PROBLEM REQUIREMENTS => Using the data that follows, return exactly the lines from the one that contains "bpy.context.collection.objects.link(onlay)" through the one that contains "for node in", ends included.

## Begin

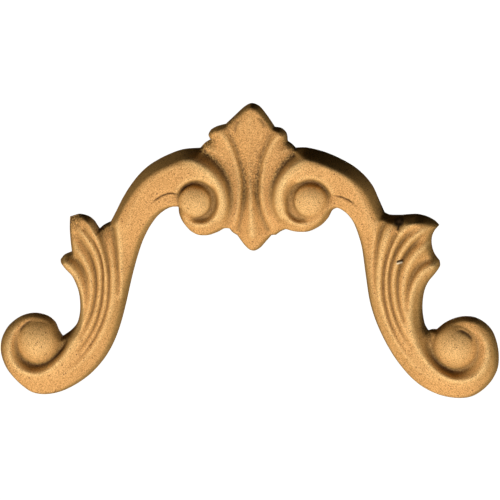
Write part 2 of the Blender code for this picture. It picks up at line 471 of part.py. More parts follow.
def heights(points, distance, skin):
    """Height of the front over the back at each point of the plan."""
    wall = LAND + np.clip(distance, 0.0, None) / math.tan(DRAFT)
    front = soft_min(carved(points, skin), wall, 2 * SHOULDER_ROUND)
    return np.maximum(front, LAND / 2)


def front_points(loop):
    """Plan points of the front inside the outline: rings down the wall, the lines, then an even field."""
    ahead = np.roll(loop, -1, axis=0)[:, :2] - np.roll(loop, 1, axis=0)[:, :2]
    ahead /= np.linalg.norm(ahead, axis=1)[:, None]
    inward = np.column_stack([ahead[:, 1], -ahead[:, 0]])
    wall_run = RELIEF * USUAL_WALL * math.tan(DRAFT)
    chosen = []
    for share in WALL_RINGS:
        ring = loop[:, :2] + inward * wall_run * share
        folded_back = edge_distance(ring, loop) < wall_run * share - EDGE_SAG
        chosen.append(ring[~folded_back])
    lines = [curve(plan(line), LINE_STEP)[:, :2] for group in LINE_GROUPS for line in group.values()]
    chosen.append(np.vstack(lines))
    low = loop[:, :2].min(axis=0)
    high = loop[:, :2].max(axis=0)
    row_step = FIELD_STEP * math.sqrt(3) / 2
    for row, up in enumerate(np.arange(low[1], high[1], row_step)):
        start = low[0] + (row % 2) * FIELD_STEP / 2
        across = np.arange(start, high[0], FIELD_STEP)
        chosen.append(np.column_stack([across, np.full(len(across), up)]))
    return spread(np.vstack(chosen), loop, CLEAR_OF_POINTS * FIELD_STEP, CLEAR_OF_EDGE * wall_run)


def spread(points, loop, gap, margin):
    """The points that lie inside the outline by the margin and clear of the points before them."""
    points = points[edge_distance(points, loop) > margin]
    tree = KDTree(len(points))
    for index, point in enumerate(points):
        tree.insert((point[0], point[1], 0.0), index)
    tree.balance()
    kept = np.ones(len(points), dtype=bool)
    for index, point in enumerate(points):
        if kept[index]:
            for _, other, _ in tree.find_range((point[0], point[1], 0.0), gap):
                if other > index:
                    kept[other] = False
    return points[kept]


def onlay_mesh():
    """The closed body: carved front, square edge and flat back."""
    loop = outline(EDGE_STEP)
    points = np.vstack([loop[:, :2], front_points(loop)])
    count = len(loop)
    rim = [(i, (i + 1) % count) for i in range(count)]
    flat, _, faces, *_ = delaunay_2d_cdt([Vector(p) for p in points.tolist()], rim, [], 1, 1e-7)
    flat = np.array([tuple(v) for v in flat])
    lift = heights(flat, edge_distance(flat, loop), Skin(CELL))
    lift[:count] = LAND
    front = bpy.data.meshes.new("front")
    vertices = np.column_stack([flat[:, 0], -lift, flat[:, 1]])
    front.from_pydata(vertices.tolist(), [], [list(face) for face in faces])
    return front


def thinned(mesh):
    """The mesh with fewer triangles where the form is plain."""
    carrier = bpy.data.objects.new("front", mesh)
    bpy.context.collection.objects.link(carrier)
    thin = carrier.modifiers.new("thin", "DECIMATE")
    thin.ratio = FACE_SHARE
    evaluated = carrier.evaluated_get(bpy.context.evaluated_depsgraph_get())
    result = bpy.data.meshes.new_from_object(evaluated)
    bpy.data.objects.remove(carrier)
    return result


def close_back(mesh):
    """Draws the front's edge back to the plane y = 0 and closes it with a flat face."""
    body = bmesh.new()
    body.from_mesh(mesh)
    rim = [edge for edge in body.edges if edge.is_boundary]
    drawn = bmesh.ops.extrude_edge_only(body, edges=rim)["geom"]
    for vertex in drawn:
        if isinstance(vertex, bmesh.types.BMVert):
            vertex.co.y = 0.0
    back = [edge for edge in drawn if isinstance(edge, bmesh.types.BMEdge) and edge.is_boundary]
    bmesh.ops.triangle_fill(body, edges=back, use_beauty=True)
    bmesh.ops.recalc_face_normals(body, faces=body.faces)
    body.to_mesh(mesh)
    body.free()
    return mesh


def composite():
    """Wood composite: fine wood flour and resin, pressed and unpainted."""
    material = bpy.data.materials.new("moulded wood composite")
    material.use_nodes = True
    surface = material.node_tree.nodes["Principled BSDF"]
    surface.inputs["Base Color"].default_value = (0.62, 0.34, 0.12, 1.0)
    surface.inputs["Roughness"].default_value = 0.85
    surface.inputs["Metallic"].default_value = 0.0
    return material


def build():
    for leftover in list(bpy.data.objects):
        bpy.data.objects.remove(leftover)
    mesh = close_back(thinned(onlay_mesh()))
    mesh.name = "frieze_onlay"
    mesh.materials.append(composite())
    onlay = bpy.data.objects.new("frieze_onlay", mesh)
    bpy.context.collection.objects.link(onlay)
    print("triangles", sum(len(polygon.vertices) - 2 for polygon in mesh.polygons))


build()
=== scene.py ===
import math

import bpy
import numpy as np
from mathutils import Matrix, Vector, noise
from mathutils.geometry import delaunay_2d_cdt
from mathutils.kdtree import KDTree


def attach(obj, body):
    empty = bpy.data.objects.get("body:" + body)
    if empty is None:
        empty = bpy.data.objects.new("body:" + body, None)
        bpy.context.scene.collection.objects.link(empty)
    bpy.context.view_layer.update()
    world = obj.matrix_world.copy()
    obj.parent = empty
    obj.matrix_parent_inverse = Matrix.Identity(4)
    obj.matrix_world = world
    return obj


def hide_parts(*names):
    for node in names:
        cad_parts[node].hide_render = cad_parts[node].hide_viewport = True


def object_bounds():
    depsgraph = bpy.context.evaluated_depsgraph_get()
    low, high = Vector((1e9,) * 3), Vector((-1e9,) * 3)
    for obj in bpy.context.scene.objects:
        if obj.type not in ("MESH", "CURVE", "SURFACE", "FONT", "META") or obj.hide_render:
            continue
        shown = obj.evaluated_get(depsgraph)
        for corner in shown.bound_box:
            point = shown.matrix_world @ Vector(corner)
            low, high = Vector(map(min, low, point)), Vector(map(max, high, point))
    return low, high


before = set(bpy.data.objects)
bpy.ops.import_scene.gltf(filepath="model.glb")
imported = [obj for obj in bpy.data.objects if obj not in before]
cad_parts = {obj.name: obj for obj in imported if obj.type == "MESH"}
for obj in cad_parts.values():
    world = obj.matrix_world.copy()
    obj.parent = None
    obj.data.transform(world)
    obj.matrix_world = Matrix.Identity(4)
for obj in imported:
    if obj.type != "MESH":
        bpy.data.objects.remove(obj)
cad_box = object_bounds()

# Camera
# The photograph looks from a little above and from the right, and is turned slightly on its sheet.
# The view is so flat that an orthographic camera shows it. Sizes in metres, the sheet's in its own units.
LENGTH = 0.165
DRAWN_LENGTH = 500.5
CENTRE = (252.0, 203.0)
SHEET_MIDDLE = 250.0
SHEET_WIDTH = 500.0
SEEN_FROM_ABOVE = math.radians(13.0)
SEEN_FROM_RIGHT = math.radians(6.3)
SEEN_TURNED = math.radians(1.2)
UNIT = LENGTH / DRAWN_LENGTH
CAMERA_DISTANCE = 0.9
NEAREST_SEEN = 0.01
FARTHEST_SEEN = 10.0

toward_camera = Vector((
    math.sin(SEEN_FROM_RIGHT) * math.cos(SEEN_FROM_ABOVE),
    -math.cos(SEEN_FROM_RIGHT) * math.cos(SEEN_FROM_ABOVE),
    math.sin(SEEN_FROM_ABOVE),
))
level = Vector((math.cos(SEEN_FROM_RIGHT), math.sin(SEEN_FROM_RIGHT), 0.0))
upright = toward_camera.cross(level)
picture_right = level * math.cos(SEEN_TURNED) - upright * math.sin(SEEN_TURNED)
picture_up = upright * math.cos(SEEN_TURNED) + level * math.sin(SEEN_TURNED)
picture_middle = (
    picture_right * (SHEET_MIDDLE - CENTRE[0]) * UNIT + picture_up * (CENTRE[1] - SHEET_MIDDLE) * UNIT
)

camera_data = bpy.data.cameras.new("camera")
camera_data.type = "ORTHO"
camera_data.ortho_scale = SHEET_WIDTH * UNIT
camera_data.clip_start = NEAREST_SEEN
camera_data.clip_end = FARTHEST_SEEN
camera = bpy.data.objects.new("camera", camera_data)
camera.matrix_world = Matrix.Translation(picture_middle + toward_camera * CAMERA_DISTANCE) @ Matrix(
    (picture_right, picture_up, toward_camera)
).transposed().to_4x4()
bpy.context.scene.collection.objects.link(camera)
bpy.context.scene.camera = camera

# Light and surroundings
# A soft lamp in front and below, so that the walls that face up fall dark, two weaker ones at the sides,
# one behind for the flat back, and a faint warm fill. The room is pale, and the backdrop is a white board
# far behind. Both glow for the camera only.
LAMP_DISTANCE = 0.9
BOARD_SIZE = 6.0
BOARD_DISTANCE = 2.5

world = bpy.data.worlds.new("studio")
world.use_nodes = True
world_nodes = world.node_tree.nodes
world_links = world.node_tree.links
fill = world_nodes["Background"]
fill.inputs["Color"].default_value = (1.0, 0.85, 0.55, 1.0)
fill.inputs["Strength"].default_value = 0.02
pale_wall = world_nodes.new("ShaderNodeBackground")
pale_wall.inputs["Color"].default_value = (0.86, 0.85, 0.83, 1.0)
ray = world_nodes.new("ShaderNodeLightPath")
seen = world_nodes.new("ShaderNodeMixShader")
world_links.new(ray.outputs["Is Camera Ray"], seen.inputs["Fac"])
world_links.new(fill.outputs["Background"], seen.inputs[1])
world_links.new(pale_wall.outputs["Background"], seen.inputs[2])
world_links.new(seen.outputs["Shader"], world_nodes["World Output"].inputs["Surface"])
bpy.context.scene.world = world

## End

RESULT OF THIS EXERCISE =>
    bpy.context.collection.objects.link(onlay)
    print("triangles", sum(len(polygon.vertices) - 2 for polygon in mesh.polygons))


build()
=== scene.py ===
import math

import bpy
import numpy as np
from mathutils import Matrix, Vector, noise
from mathutils.geometry import delaunay_2d_cdt
from mathutils.kdtree import KDTree


def attach(obj, body):
    empty = bpy.data.objects.get("body:" + body)
    if empty is None:
        empty = bpy.data.objects.new("body:" + body, None)
        bpy.context.scene.collection.objects.link(empty)
    bpy.context.view_layer.update()
    world = obj.matrix_world.copy()
    obj.parent = empty
    obj.matrix_parent_inverse = Matrix.Identity(4)
    obj.matrix_world = world
    return obj


def hide_parts(*names):
    for node in names:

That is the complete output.